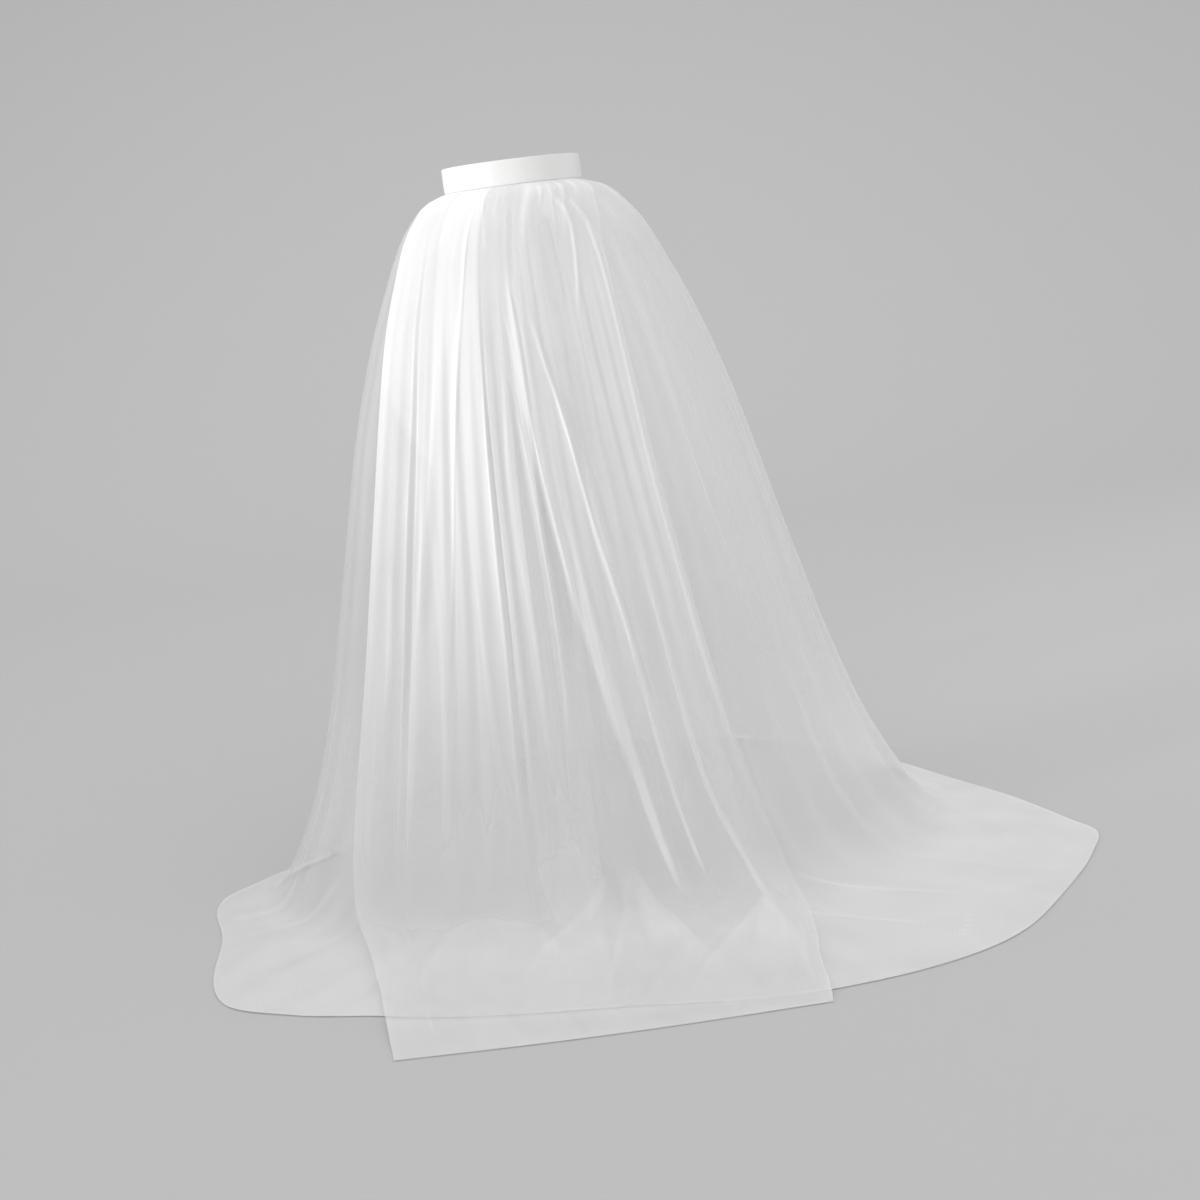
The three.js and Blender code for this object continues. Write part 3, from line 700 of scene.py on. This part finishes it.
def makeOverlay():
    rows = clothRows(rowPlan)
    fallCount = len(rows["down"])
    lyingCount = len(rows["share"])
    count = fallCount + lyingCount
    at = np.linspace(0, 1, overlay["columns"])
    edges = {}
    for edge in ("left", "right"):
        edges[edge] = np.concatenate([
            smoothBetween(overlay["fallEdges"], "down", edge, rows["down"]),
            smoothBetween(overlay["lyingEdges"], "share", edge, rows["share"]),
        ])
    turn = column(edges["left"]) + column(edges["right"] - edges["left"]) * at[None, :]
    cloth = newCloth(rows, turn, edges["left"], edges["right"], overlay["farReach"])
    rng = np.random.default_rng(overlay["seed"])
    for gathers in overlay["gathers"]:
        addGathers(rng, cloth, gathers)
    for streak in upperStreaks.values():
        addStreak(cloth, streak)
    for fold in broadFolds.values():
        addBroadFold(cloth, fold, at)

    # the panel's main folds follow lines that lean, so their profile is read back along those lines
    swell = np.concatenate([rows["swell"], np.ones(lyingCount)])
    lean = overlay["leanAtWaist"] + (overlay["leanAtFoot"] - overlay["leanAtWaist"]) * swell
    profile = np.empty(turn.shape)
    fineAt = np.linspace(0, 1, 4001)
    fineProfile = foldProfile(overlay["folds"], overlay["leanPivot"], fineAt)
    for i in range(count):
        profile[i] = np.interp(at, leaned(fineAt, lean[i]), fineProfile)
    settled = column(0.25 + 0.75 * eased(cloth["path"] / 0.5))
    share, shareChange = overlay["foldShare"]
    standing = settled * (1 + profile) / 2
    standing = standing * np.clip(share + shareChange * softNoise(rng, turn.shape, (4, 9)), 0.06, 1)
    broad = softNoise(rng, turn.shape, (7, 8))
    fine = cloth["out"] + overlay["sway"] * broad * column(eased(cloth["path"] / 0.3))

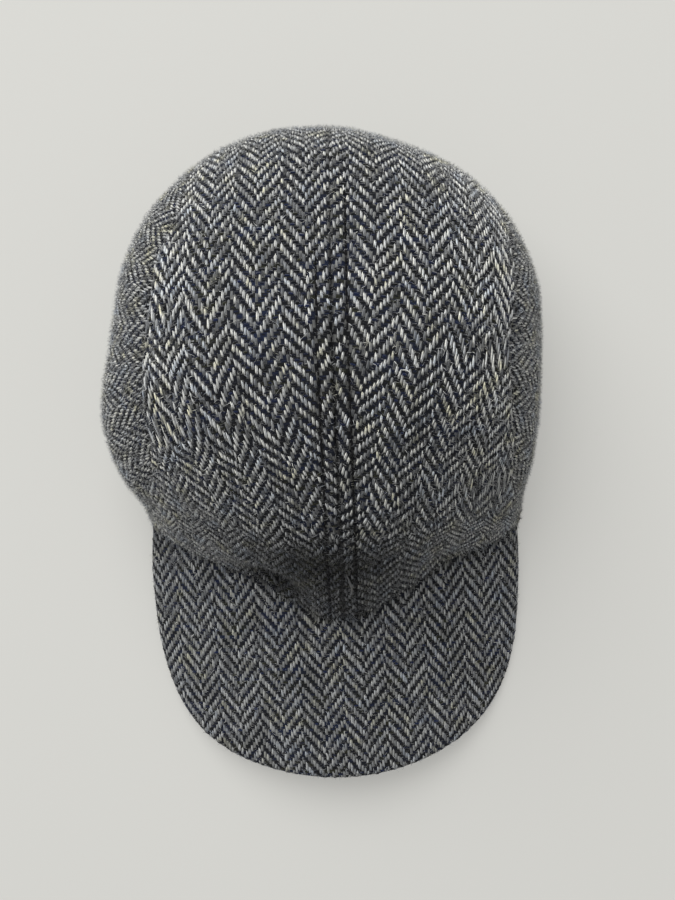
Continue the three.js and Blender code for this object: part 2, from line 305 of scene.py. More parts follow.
++++++++
_DIRECTION_
All of the material above needs to be copied exactly.

_RESULT OF THIS EXERCISE_
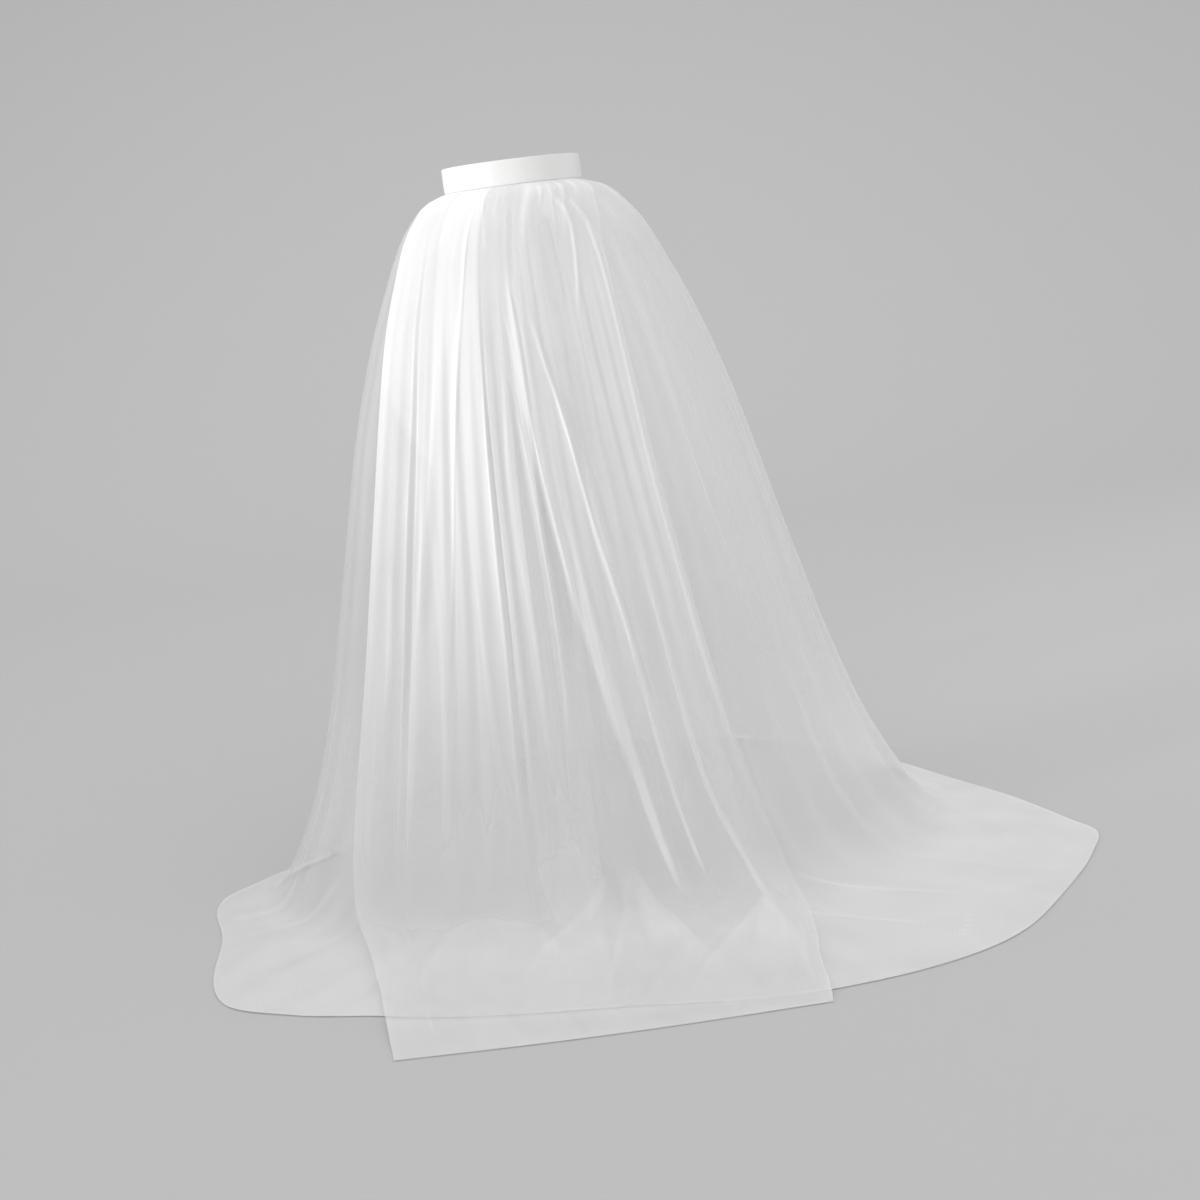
The three.js and Blender code for this object continues. Write part 3, from line 700 of scene.py on. This part finishes it.
def makeOverlay():
    rows = clothRows(rowPlan)
    fallCount = len(rows["down"])
    lyingCount = len(rows["share"])
    count = fallCount + lyingCount
    at = np.linspace(0, 1, overlay["columns"])
    edges = {}
    for edge in ("left", "right"):
        edges[edge] = np.concatenate([
            smoothBetween(overlay["fallEdges"], "down", edge, rows["down"]),
            smoothBetween(overlay["lyingEdges"], "share", edge, rows["share"]),
        ])
    turn = column(edges["left"]) + column(edges["right"] - edges["left"]) * at[None, :]
    cloth = newCloth(rows, turn, edges["left"], edges["right"], overlay["farReach"])
    rng = np.random.default_rng(overlay["seed"])
    for gathers in overlay["gathers"]:
        addGathers(rng, cloth, gathers)
    for streak in upperStreaks.values():
        addStreak(cloth, streak)
    for fold in broadFolds.values():
        addBroadFold(cloth, fold, at)

    # the panel's main folds follow lines that lean, so their profile is read back along those lines
    swell = np.concatenate([rows["swell"], np.ones(lyingCount)])
    lean = overlay["leanAtWaist"] + (overlay["leanAtFoot"] - overlay["leanAtWaist"]) * swell
    profile = np.empty(turn.shape)
    fineAt = np.linspace(0, 1, 4001)
    fineProfile = foldProfile(overlay["folds"], overlay["leanPivot"], fineAt)
    for i in range(count):
        profile[i] = np.interp(at, leaned(fineAt, lean[i]), fineProfile)
    settled = column(0.25 + 0.75 * eased(cloth["path"] / 0.5))
    share, shareChange = overlay["foldShare"]
    standing = settled * (1 + profile) / 2
    standing = standing * np.clip(share + shareChange * softNoise(rng, turn.shape, (4, 9)), 0.06, 1)
    broad = softNoise(rng, turn.shape, (7, 8))
    fine = cloth["out"] + overlay["sway"] * broad * column(eased(cloth["path"] / 0.3))

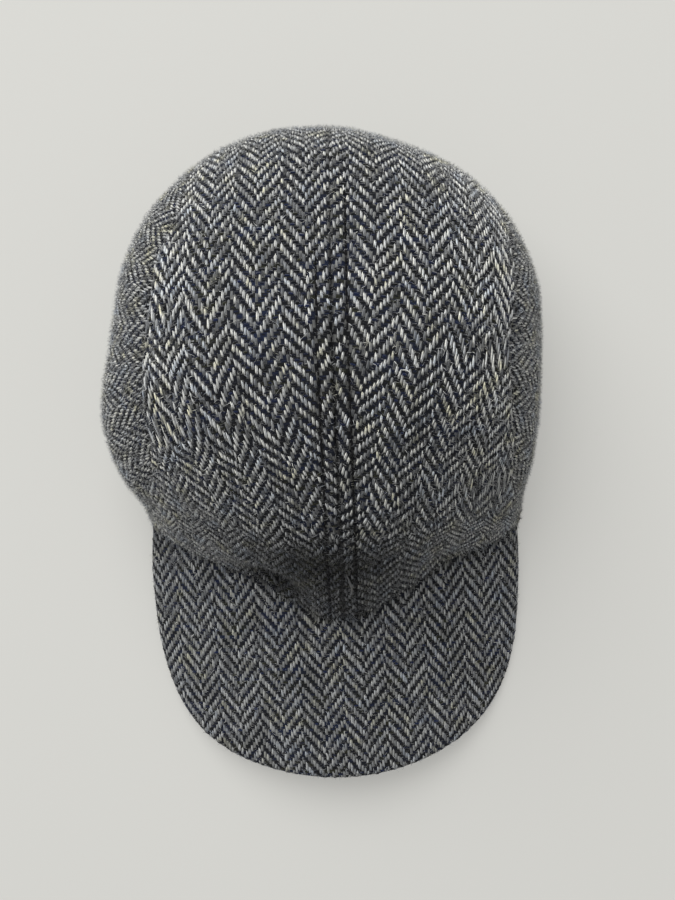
Continue the three.js and Blender code for this object: part 2, from line 305 of scene.py. More parts follow.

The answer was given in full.